Quote only the lines from the top of the listing below down to and including the line with "made.visible_glossy = mirrored".

▸ **Lines of data**:
════════════════

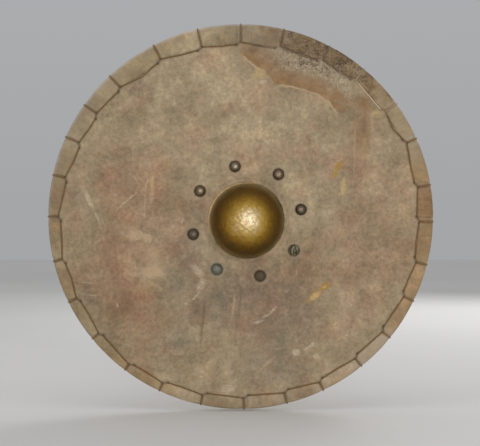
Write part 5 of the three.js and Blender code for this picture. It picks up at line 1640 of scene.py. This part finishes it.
def build_stage():
    corners = [(x * MM, y * MM, FLOOR_LEVEL * MM) for x in (-FLOOR_HALF, FLOOR_HALF)
               for y in (-FLOOR_HALF, FLOOR_HALF)]
    mesh = bpy.data.meshes.new("floor")
    mesh.from_pydata(corners, [], [(0, 2, 3, 1)])
    mesh.materials.append(floor_look())
    linked("floor", mesh, (0, 0, 0))


def area_light(name, place, size, power, colour=(1, 1, 1), mirrored=True, beam=180):
    """A square light in metres and watts that looks at the middle of the shield."""
    data = bpy.data.lights.new(name, "AREA")
    data.shape, data.size, data.energy, data.color = "SQUARE", size, power, colour
    data.spread = math.radians(beam)
    made = linked(name, data, place)
    made.rotation_euler = (Vector(MIDDLE) - Vector(place)).to_track_quat("-Z", "Y").to_euler()
    made.visible_glossy = mirrored


def build_light():
    world = bpy.data.worlds.new("studio")
    world.use_nodes = True
    nodes, links = world.node_tree.nodes, world.node_tree.links
    background = nodes["Background"]
    background.inputs["Color"].default_value = tone(248, 249, 252)
    # paler overhead than at the horizon, where it meets the floor's tone
    height = nodes.new("ShaderNodeSeparateXYZ")
    links.new(nodes.new("ShaderNodeTexCoord").outputs["Generated"], height.inputs[0])
    fade = nodes.new("ShaderNodeMapRange")
    for socket, value in (("From Min", 0.0), ("From Max", 0.8), ("To Min", 0.4), ("To Max", 0.58)):
        fade.inputs[socket].default_value = value
    links.new(height.outputs["Z"], fade.inputs["Value"])
    links.new(fade.outputs[0], background.inputs["Strength"])
    bpy.context.scene.world = world
    area_light("key", (0.14, -2.9, 0.1), 1.0, 7.75, (1.0, 0.985, 0.96), beam=90)
    area_light("overhead", (-0.1, -0.6, 2.3), 2.4, 12.0, mirrored=False)
    area_light("behind", (1.4, 2.6, 1.4), 1.6, 34.0)


def build_camera():
    """Straight in front and level, as in the photo."""
    data = bpy.data.cameras.new("camera")
    data.lens, data.sensor_width = 103.9, 36.0
    made = linked("camera", data, (-0.0116, -2.206, -0.0029))
    made.rotation_euler = (math.pi / 2, 0, 0)
    bpy.context.scene.camera = made


build_stage()
build_light()
build_camera()
bpy.context.scene.view_settings.view_transform = "Standard"
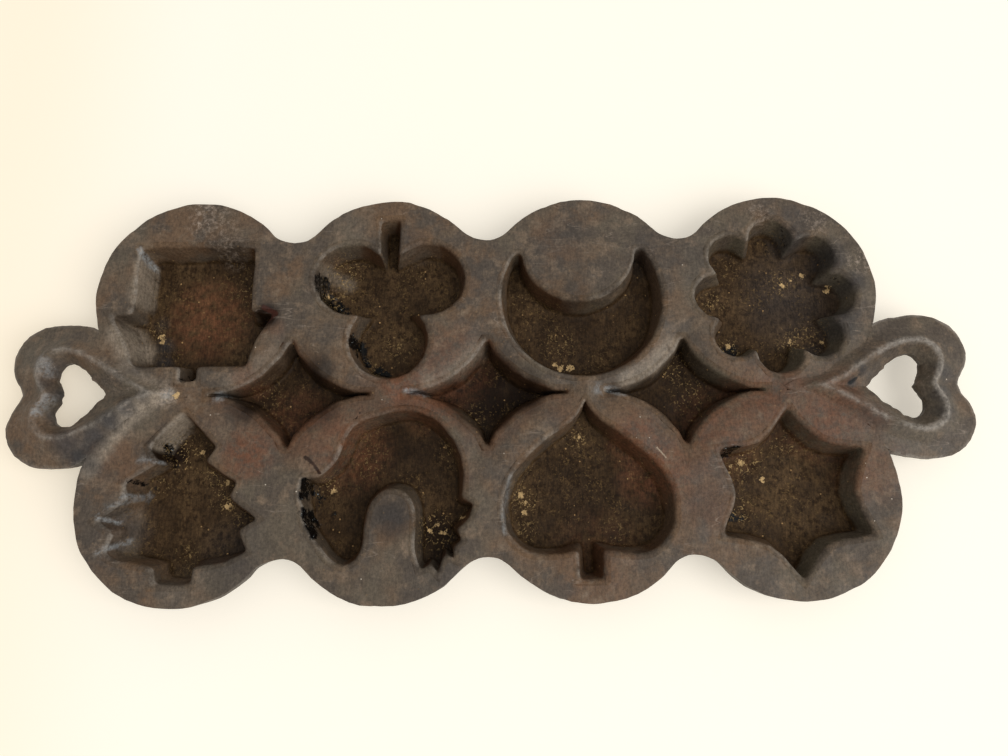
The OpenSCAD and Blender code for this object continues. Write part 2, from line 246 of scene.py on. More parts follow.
for node, (name, axes) in WORK.items():
    piece = casting_of(node, name)
    if name.endswith("_cup"):
        soft = soften(piece, TOP, 25, 65, 0.42 * MM, 2)
        soft += soften(piece, TOP - WORN, 15, 65, 0.42 * MM, 2)
        soft += soften(piece, FLOOR + 0.8 * MM, 15, 65, 0.3 * MM, 2)
    elif name == "iron_plate":
        soft = soften(piece, TOP, 70, 110, 0.8 * MM, 3, True,
                      lambda p: abs(p.x) < 0.100 or abs(p.y) > 0.029)
    cuts = cut_on_grid(piece, axes, 1 if name.endswith("_loop") else 0)
    diagonals = clear_diagonals(piece)
    castings[name] = piece
    print(f"{name}: {soft} edges softened, {cuts} cuts, {diagonals} diagonals out,",
          f"{len(piece.data.polygons)} faces")

# %% [markdown]
# ## Washed walls
# Molten iron doesn't fill a sharp corner of the sand, and years of dough and cloth have
# rounded what was left. So the walls of the pockets are relaxed with a smoothing
# modifier. Only the inner skin is free to move. The ring where a pocket meets the plate
# and the shell under the plate hold still. The walls that look to the right are the
# softest on this mould, so they get the most.


# %% Relax the inner walls of the pockets
def relax(piece, rounds):
    """Smooths the inner skin of a pocket and keeps its meeting ring where it is."""
    look = bmesh.new()
    look.from_mesh(piece.data)
    look.normal_update()
    free = piece.vertex_groups.new(name="relax")
    for v in look.verts:
        if v.normal.z > 0.05 and not any(abs(f.normal.z) < 0.04 for f in v.link_faces):
            share = min(1.0, max(0.3, 0.55 + 0.6 * v.normal.x))
            free.add([v.index], share if v.co.z > FLOOR + 0.2 * MM else 0.5, "REPLACE")
    look.free()
    bpy.ops.object.select_all(action="DESELECT")
    piece.select_set(True)
    bpy.context.view_layer.objects.active = piece
    smooth = piece.modifiers.new("relax", "SMOOTH")
    smooth.factor, smooth.iterations, smooth.vertex_group = 0.5, rounds, "relax"
    bpy.ops.object.modifier_apply(modifier="relax")


for name, piece in castings.items():
    if name.endswith("_cup"):
        relax(piece, (12) * (2 if name == "tree_cup" else 1))
print("walls relaxed")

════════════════

▸ **EXERCISE RESPONSE**:
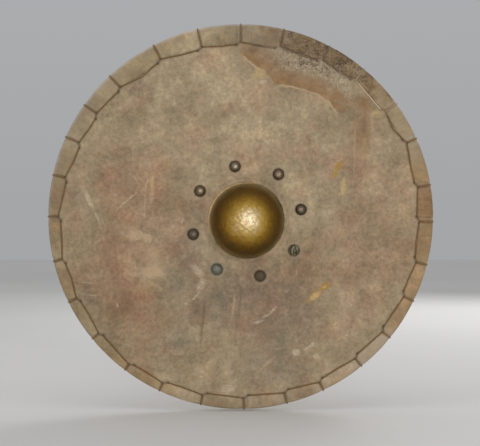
Write part 5 of the three.js and Blender code for this picture. It picks up at line 1640 of scene.py. This part finishes it.
def build_stage():
    corners = [(x * MM, y * MM, FLOOR_LEVEL * MM) for x in (-FLOOR_HALF, FLOOR_HALF)
               for y in (-FLOOR_HALF, FLOOR_HALF)]
    mesh = bpy.data.meshes.new("floor")
    mesh.from_pydata(corners, [], [(0, 2, 3, 1)])
    mesh.materials.append(floor_look())
    linked("floor", mesh, (0, 0, 0))


def area_light(name, place, size, power, colour=(1, 1, 1), mirrored=True, beam=180):
    """A square light in metres and watts that looks at the middle of the shield."""
    data = bpy.data.lights.new(name, "AREA")
    data.shape, data.size, data.energy, data.color = "SQUARE", size, power, colour
    data.spread = math.radians(beam)
    made = linked(name, data, place)
    made.rotation_euler = (Vector(MIDDLE) - Vector(place)).to_track_quat("-Z", "Y").to_euler()
    made.visible_glossy = mirrored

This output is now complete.